Care home funding plea to maintain quality meals

Kayleigh Barkerin Banbury, Oxfordshire
BBC Four elderly women are sitting around a table eating fish and chips.BBC
Banbury Heights care home said it wanted its residents to continue enjoying high quality meals

A care home has called for more "realistic" funding from a local authority to ensure it can continue providing high-quality food for residents amid rising costs.

Banbury Heights, which provides council funded places in Oxfordshire, said that balancing the increasing costs of care, staff and food had become a "constant pressure".

Charles Taylor, who owns the home, said it was trying to ensure food quality did not slip but that it was "challenging" given council funding.

Oxfordshire County Council said it had to "operate within very tight budgets", while the government has pledged to address "the adult social care sector's urgent need for support".

Taylor runs a mixture of privately and council funded homes across the South.

He told BBC Radio Oxford that current local authority funding left limited budgets for essentials like food and housekeeping, which means at times, he is forced to take money out of his privately funded homes to keep on top of costs.

"This year we think costs have gone up 6% and we were given 2% [extra] by the local authority, so you're already having to find 4% of your costs," he said.

"You start off with the price you're going to get [from the council], you look at the care you're providing, the number of carers you can have on shift.

"You work all of that out and then the bit that's left tends to be things like the food and house keeping. So you put as much as you can there but it's limited because your focus is on the other areas."

After budgeting, Taylor said Banbury Heights food budget comes to "£5.50 per resident per day".

Executive chef Bob Stratta said providing healthy, nutritious meals on such a tight budget was hard work: "I'd be lying if I said it wasn't a challenge - prices are always going up.

"I'm just looking at the latest market report I got from our purchasing company, it's quite frightening… at the beginning of the year cod went up 60%."

A woman wearing a green short sleeved dress with white spots on it smiles into the camera.
Manager Anna Clews said she wanted to see budgets increased for local authority funded care homes

Anna Clews, home manager, said providing good quality food for elderly people was vital: "Food impacts every area of their wellbeing, it's skin integrity and mental health… it affects absolutely everything."
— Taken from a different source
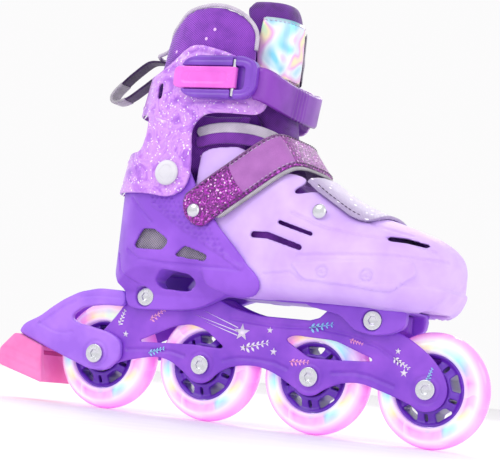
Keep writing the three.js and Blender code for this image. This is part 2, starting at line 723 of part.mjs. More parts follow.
// A pivot rivet: its cap lies on the cuff, its shank runs through the cuff and the heel shell.
function pivot(side) {
  const profile = [
    [0, 35.2], [3, 35.2], [3, 38.8], [4, 38.8], [4, 42.1], [8, 42.1], [8, 43.2], [6.6, 44], [0, 44],
  ];
  return placedSolid(turned(profile.map(([radius, y]) => [radius, side * y]), 16), ...ANKLE);
}

// ---- straps and buckle ------------------------------------------------------------------------

const STRAP_CREST = [14.5, 173];
const STRAP_TILT = 52;
const STRAP_WIDTH = 25;
const INSTEP_RIVET = [-41, 129.5];

// An arch over the instep: its legs run down and back to the rivets on the heel shell.
function instepStrap() {
  const legEnd = -80;
  const half = [
    [39.7, legEnd], [39.7, -50], [38.6, -36], [37.8, -24], [36.6, -14], [34.6, -8], [31, -3.6],
    [22, -0.8], [0, 0],
  ];
  const otherHalf = half.slice(0, -1).map(([y, n]) => [-y, n]).reverse();
  const arch = ribbon([...half, ...otherHalf], STRAP_THICKNESS, 22);
  const geometry = prism(arch, STRAP_WIDTH, 2);
  const tilt = STRAP_TILT * Math.PI / 180;
  const along = new THREE.Vector3(Math.cos(tilt), 0, -Math.sin(tilt));
  const normal = new THREE.Vector3(Math.sin(tilt), 0, Math.cos(tilt));
  const across = new THREE.Vector3(0, 1, 0);
  geometry.applyMatrix4(new THREE.Matrix4().makeBasis(across, normal, along));
  const start = along.clone().multiplyScalar(-STRAP_WIDTH / 2);
  geometry.translate(STRAP_CREST[0] + start.x, 0, STRAP_CREST[1] + start.z);
  const keep = rounded([
    [-47.5, 138], [-45, 143], [-20, 163], [-2, 190], [20, 200], [60, 150], [30, 140], [-20, 131],
    [-30, 124.5],
    [-41, 123.5], [-47.5, 129],
  ], 3);
  return solid(geometry)
    .intersect(sideways(keep, -60, 60))
    .subtract(crossHole(INSTEP_RIVET, 2.3, -60, 60, 12));
}

const LEVER_PIN = [-20, -47.4];
const STRAP_RIVET = [-36, 210];

function uprightHole([x, y], radius, low, high, segments = 12) {
  const geometry = new THREE.CylinderGeometry(radius, radius, high - low, segments);
  geometry.rotateX(Math.PI / 2);
  geometry.translate(x, y, (low + high) / 2);
  return solid(geometry);
}

// The base is a plate on the cuff with a raised rail above and below the lever, joined at the front.
function buckleBase() {
  const oval = [[-57, 203], [-57, 222], [-48, 226], [-12, 226], [-4, 221], [-4, 204], [-12, 199], [-48, 199]];
  const bay = [[-70, 204.6], [-12, 204.6], [-12, 219.4], [-70, 219.4]];
  return sideways(rounded(oval, 4), -44.4, -42)
    .add(sideways(rounded(oval, 4), -49, -44.2).subtract(sideways(rounded(bay, 2), -52, -44.4)))
    .subtract(uprightHole(LEVER_PIN, 1.6, 190, 230));
}

function buckleLever() {
  const [x, y] = LEVER_PIN;
  const plan = polygon([[x, y - 2.6], [x + 1.8, y - 1.9], [x + 2.6, y], [x + 1.8, y + 1.9], [x, y + 2.5],
    [-56, y + 2.5], [-61, y + 1], [-62, y - 1], [-58, y - 2.6]]);
  return upward(plan, 205, 219)
    .intersect(sideways(rounded([[-63, 205.2], [-63, 218.8], [-10, 218.8], [-10, 205.2]], 4), -60, -30))
    .subtract(uprightHole([x, y], 1.55, 190, 230));
}

function leverPin() {
  return uprightHole(LEVER_PIN, 1.25, 200.5, 223.5, 10);
}

// The buckle strap leaves the base, rounds the shin and ends on the inner side of the cuff.
function buckleStrap() {
  const centre = [
    [-3.4, -44.6], [1.4, -40], [4.8, -31], [6.6, -16], [7, 2], [6.6, 18], [3.8, 31], [-1.4, 38.8],
    [-10, 42.8], [-24, 43.7], [-44, 43.5],
  ];
  const side = polygon([
    [-45, 199], [-45, 221], [-8, 222], [0, 219.5], [10, 211], [10, 190.5], [0, 196.5], [-8, 199.5],
  ]);
  return upward(ribbon(centre, STRAP_THICKNESS, 20), 180, 230)
    .intersect(sideways(side, -60, 60))
    .subtract(crossHole(STRAP_RIVET, 2.3, 30, 60, 12));
}

// ---- materials and assembly -------------------------------------------------------------------

const MATERIALS = {
  tyre: [0xf3d3f2, 0.25, 0],
  hub: [0x6c28bc, 0.35, 0],
  steel: [0xb9bcc2, 0.3, 0.9],
  chassis: [0x9249d6, 0.4, 0],
  brakeArm: [0xae74f0, 0.4, 0],
  rubber: [0xff80c6, 0.6, 0],
  heelShell: [0x9a54e0, 0.4, 0],
  toeShell: [0xd6b4f8, 0.35, 0],
  cuff: [0xd09cf0, 0.35, 0],
  cap: [0xe2e2e6, 0.4, 0],
  buckle: [0x8246c8, 0.35, 0],
  lever: [0xf06ae4, 0.35, 0],
  strap: [0x8838b8, 0.45, 0],
  glitter: [0xa032aa, 0.5, 0],
  liner: [0x9632c8, 0.8, 0],
  tongue: [0x6e1e96, 0.8, 0],
  bridge: [0xc8b4dc, 0.5, 0],
  insole: [0x8c78a0, 0.9, 0],
};

function piece(name, body, look) {
  const [color, roughness, metalness] = MATERIALS[look];
  const material = new THREE.MeshStandardMaterial({ color, roughness, metalness });
  const mesh = new THREE.Mesh(toGeometry(body), material);
  mesh.name = name;
  return mesh;
}

function wheel(i) {
  const group = new THREE.Group();
  const x = AXLES[i];
  const number = i + 1;
  group.add(piece(`tyre_${number}`, tyre(x), 'tyre'));
  group.add(piece(`hub_${number}`, hub(x), 'hub'));
  group.add(piece(`bearing_lateral_${number}`, bearing(x, -1), 'steel'));
  group.add(piece(`bearing_medial_${number}`, bearing(x, 1), 'steel'));
  return group;
}

function axle(i) {
  const group = new THREE.Group();
  const number = i + 1;
  group.add(piece(`light_core_${number}`, lightCore(AXLES[i]), 'steel'));
  group.add(piece(`axle_bolt_${number}`, axleBolt(i), 'steel'));
  group.add(piece(`axle_nut_${number}`, axleNut(i), 'steel'));
  return group;
}

function mountFasteners(name, place) {
  const group = new THREE.Group();
  const face = MOUNT_HEAD_FACE;
  const end = face - 1;
  const bolt = crossBolt(place, MOUNT_BOLT_RADIUS, MOUNT_HEAD_RADIUS, face, 1.6, end);
  const nut = crossNut(place, MOUNT_BOLT_RADIUS, MOUNT_HEAD_RADIUS, face - 1.6, face, end);
  group.add(piece(`${name}_mount_bolt`, bolt, 'steel'));
  group.add(piece(`${name}_mount_nut`, nut, 'steel'));
  return group;
}

function boot() {
  const group = new THREE.Group();
  group.add(piece('heel_shell', heelShell(), 'heelShell'));
  group.add(piece('toe_shell', toeShell(), 'toeShell'));
  group.add(piece('toe_bridge', toeBridge(), 'bridge'));
  group.add(piece('toe_rivet_lateral', domeRivet(TOE_RIVET, -1, 41.2, 6), 'steel'));
  group.add(piece('toe_rivet_medial', domeRivet(TOE_RIVET, 1, 41.2, 6), 'steel'));
  group.add(piece('size_button', sizeButton(), 'lever'));
  group.add(piece('liner_sole', linerPanel('sole'), 'liner'));
  group.add(piece('liner_heel', linerPanel('heel'), 'liner'));
  group.add(piece('liner_vamp', linerPanel('vamp'), 'liner'));
  group.add(piece('insole', insole(), 'insole'));
  group.add(piece('instep_strap', instepStrap(), 'glitter'));
  group.add(piece('instep_rivet_lateral', domeRivet(INSTEP_RIVET, -1, 40.8, 4.6), 'steel'));
  group.add(piece('instep_rivet_medial', domeRivet(INSTEP_RIVET, 1, 40.8, 4.6), 'steel'));
  return group;
}

function ankle() {
  const group = new THREE.Group();
  group.add(piece('cuff', cuff(), 'cuff'));
  group.add(piece('cuff_pivot_lateral', pivot(-1), 'cap'));
  group.add(piece('cuff_pivot_medial', pivot(1), 'cap'));
  group.add(piece('liner_collar', linerCollar(), 'liner'));
  group.add(piece('tongue', tongue(), 'tongue'));
  group.add(piece('pull_loop', pullLoop(), 'tongue'));
  group.add(piece('buckle_base', buckleBase(), 'buckle'));
  group.add(piece('buckle_lever', buckleLever(), 'lever'));
  group.add(piece('buckle_pin', leverPin(), 'steel'));
  group.add(piece('buckle_strap', buckleStrap(), 'strap'));
  group.add(piece('buckle_strap_rivet', domeRivet(STRAP_RIVET, 1, 44.6, 3), 'steel'));
  return group;
}

const skate = new THREE.Group();
skate.position.x = ORIGIN_SHIFT;
AXLES.forEach((_, i) => skate.add(wheel(i), axle(i)));
skate.add(piece('chassis', chassis(), 'chassis'));
skate.add(piece('brake_arm', brakeArm(), 'brakeArm'));
skate.add(piece('brake_pad', brakePad(), 'rubber'));
skate.add(piece('brake_screw', padScrew(), 'steel'));
skate.add(mountFasteners('rear', REAR_MOUNT), mountFasteners('front', FRONT_MOUNT));
skate.add(boot(), ankle());

export default skate;
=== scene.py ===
"""A child's adjustable inline skate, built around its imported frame.

Laid out as an add-on and run as a script. Shapes are given in millimetres from the middle of the
wheelbase, on the ground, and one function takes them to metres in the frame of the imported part.
"""

import math

import bmesh
import bpy
import numpy as np
from mathutils import Matrix, Vector


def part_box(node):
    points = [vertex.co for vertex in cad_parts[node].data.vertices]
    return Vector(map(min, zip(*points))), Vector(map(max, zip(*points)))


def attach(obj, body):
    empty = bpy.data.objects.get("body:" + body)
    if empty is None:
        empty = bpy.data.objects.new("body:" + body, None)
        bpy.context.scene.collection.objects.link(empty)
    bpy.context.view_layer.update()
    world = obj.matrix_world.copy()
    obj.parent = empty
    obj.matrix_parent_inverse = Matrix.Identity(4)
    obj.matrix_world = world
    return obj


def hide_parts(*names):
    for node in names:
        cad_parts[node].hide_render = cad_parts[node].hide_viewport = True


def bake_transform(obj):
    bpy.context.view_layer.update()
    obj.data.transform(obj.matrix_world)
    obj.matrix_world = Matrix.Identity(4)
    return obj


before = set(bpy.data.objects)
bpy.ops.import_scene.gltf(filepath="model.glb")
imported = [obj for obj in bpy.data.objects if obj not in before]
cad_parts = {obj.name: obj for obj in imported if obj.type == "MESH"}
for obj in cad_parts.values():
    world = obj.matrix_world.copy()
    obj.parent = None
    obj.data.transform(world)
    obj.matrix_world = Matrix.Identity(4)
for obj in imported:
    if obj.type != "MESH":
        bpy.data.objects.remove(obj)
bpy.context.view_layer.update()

bl_info = {
    "name": "Inline skate",
    "version": (1, 0, 0),
    "blender": (4, 5, 0),
    "location": "View3D > Sidebar > Skate",
    "description": "Builds the looks of an inline skate around its fixed frame",
    "category": "Object",
}

MM = 0.001
TINY = 1e-9
CLOTH_STEPS = 20  # frames of simulation that swell a padded skin
SHIFT = 19.0  # the frame's origin lies this far behind the middle of the wheelbase
AXLES = (-112.5, -37.5, 37.5, 112.5)
AXLE_HEIGHT = 35.0
ANKLE = (-62.0, 152.0)
LEAN = 0.19  # how far the cuff leans forward for each millimetre above the ankle
WIDEST_HEIGHT = 104.0
REAR_MOUNT = (-80.0, 74.5)
FRONT_MOUNT = (76.5, 72.5)
INSTEP_RIVET = (-41.0, 129.5)
TOE_RIVET = (44.0, 133.5)
STRAP_RIVET = (-36.0, 210.0)
RIVET_FACE = 40.8  # the toe and instep rivets' seats, from the middle plane
LEVER_PIN = (-20.0, -47.4)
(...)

She said they tried hard to provide healthy food on a budget but not all care homes were able to.

"Care home's can't always help it. We fund a lot of things and food has to come into that somewhere - but what we're getting per resident from the county council isn't equating to how the standard of living is going up," she added.

'Tight budgets'

Oxfordshire County Council said its care home funding rates were regularly reviewed, include flexible uplifts, and were currently sufficient to secure quality placements without major issues.

"Care homes that choose to join our framework do so knowing and accepting the agreed rates, while also continuing to set their own prices for privately funded residents," a spokesperson said.

"We are keen to keep working with providers to understand pressures on a case-by-case basis and would encourage any provider experiencing serious financial difficulty to come forward so we can work with them, always prioritising residents' care and wellbeing.

"Like councils across the country, we must operate within very tight budgets, and adult social care funding remains a national challenge.

"We will continue to press government for long term, sustainable funding for the sector, while doing everything we can locally to support a stable, high quality care market in Oxfordshire."

The government has set up an independent commission to examine the whole social care system and said it was "addressing the adult social care sector's urgent need for support" with billions of additional funding in the years to come.

In a statement issued to the BBC in April, the government added: "We are addressing the adult social care sector's urgent need for support with over £4.6bn additional funding available for adult social care in 2028-29 compared to 2025-26."